The Power of the Word
With each different school of magic I tried to extract the historic flavor and mindset of past occultists. The mysterious Khepri, another of my villains, practices an ancient Egyptian magic entirely different from Parris’ devilish thaumaturgy. The spirit of Egyptian magic often derives from the use of secret names and the spoken word — nay command. The sorcerer/priest orders, by way of his secret magic, the very gods and demons to do his bidding. So it is that when Khepri invokes the miniature sun which is his weapon, he cries these words from The Egyptian Book of the Dead:
Re sits in his Abode of Millions of Years. The doors of the sky are opened for me, the doors of the earth are opened for me, the door-bolts of Geb are opened for me, the shutters of the sky-windows are thrown open for me. I know you, I know your names; Release him, loose him!

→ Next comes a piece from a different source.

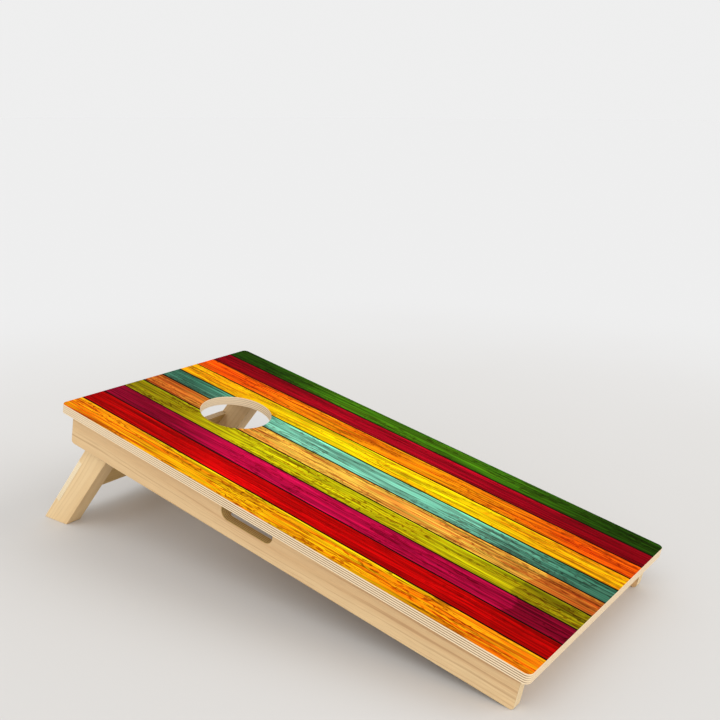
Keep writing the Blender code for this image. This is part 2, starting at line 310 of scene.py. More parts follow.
def veneer_face(name, pale, warm, line):
    """The face veneer: long streaks, thin growth lines, fibres and short pores."""
    g = Graph(name)
    place = g.attribute("grain_space")
    wander = g.noise(g.stretch(place, (1.6, 6.0, 1.0)), detail=3.0)
    x, y, z = g.split(place)
    bent = g.join(x, g.math("MULTIPLY_ADD", wander, 0.03, y), z)
    broad = g.noise(g.stretch(bent, (1.1, 26.0, 1.0)), detail=3.0)
    tone = g.mix(g.map(broad, 0.32, 0.68), pale, warm)
    bands = g.noise(g.stretch(bent, (1.6, 150.0, 1.0), (3, 7, 0)), detail=5.0, roughness=0.62)
    lines = g.map(bands, 0.5, 0.66, smooth=True)
    fibres = g.noise(g.stretch(place, (26.0, 950.0, 60.0)), detail=3.0, roughness=0.65)
    pores = g.noise(g.stretch(place, (70.0, 2100.0, 60.0), (5, 2, 0)), detail=1.0)
    specks = g.map(pores, 0.66, 0.76)
    tone = g.mix(g.math("MULTIPLY", lines, 0.75), tone, line)
    tone = g.scaled(tone, g.map(fibres, 0.3, 0.7, 0.9, 1.06))
    tone = g.mix(g.math("MULTIPLY", specks, 0.28), tone, line)
    rough = g.map(bands, 0.3, 0.7, 0.5, 0.64)
    relief = g.math("SUBTRACT", fibres, g.math("MULTIPLY", specks, 0.6))
    return g.finish(tone, rough, relief, 0.05 * MM, Specular_IOR_Level=0.35)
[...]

By sheer force of his sorcerous will he demands the sun yield to him. And so it does.
Truth is Stranger than Fiction
By writing a modern fantasy adventure, but by grounding the magic and supernatural in tradition, I wanted to prove that the old adage really is true: Truth is stranger than fiction. The twisted imaginations of our ancestors, devoid of the distractions of the current age, were often far more creative than the half-assed creations of Hollywood and the like.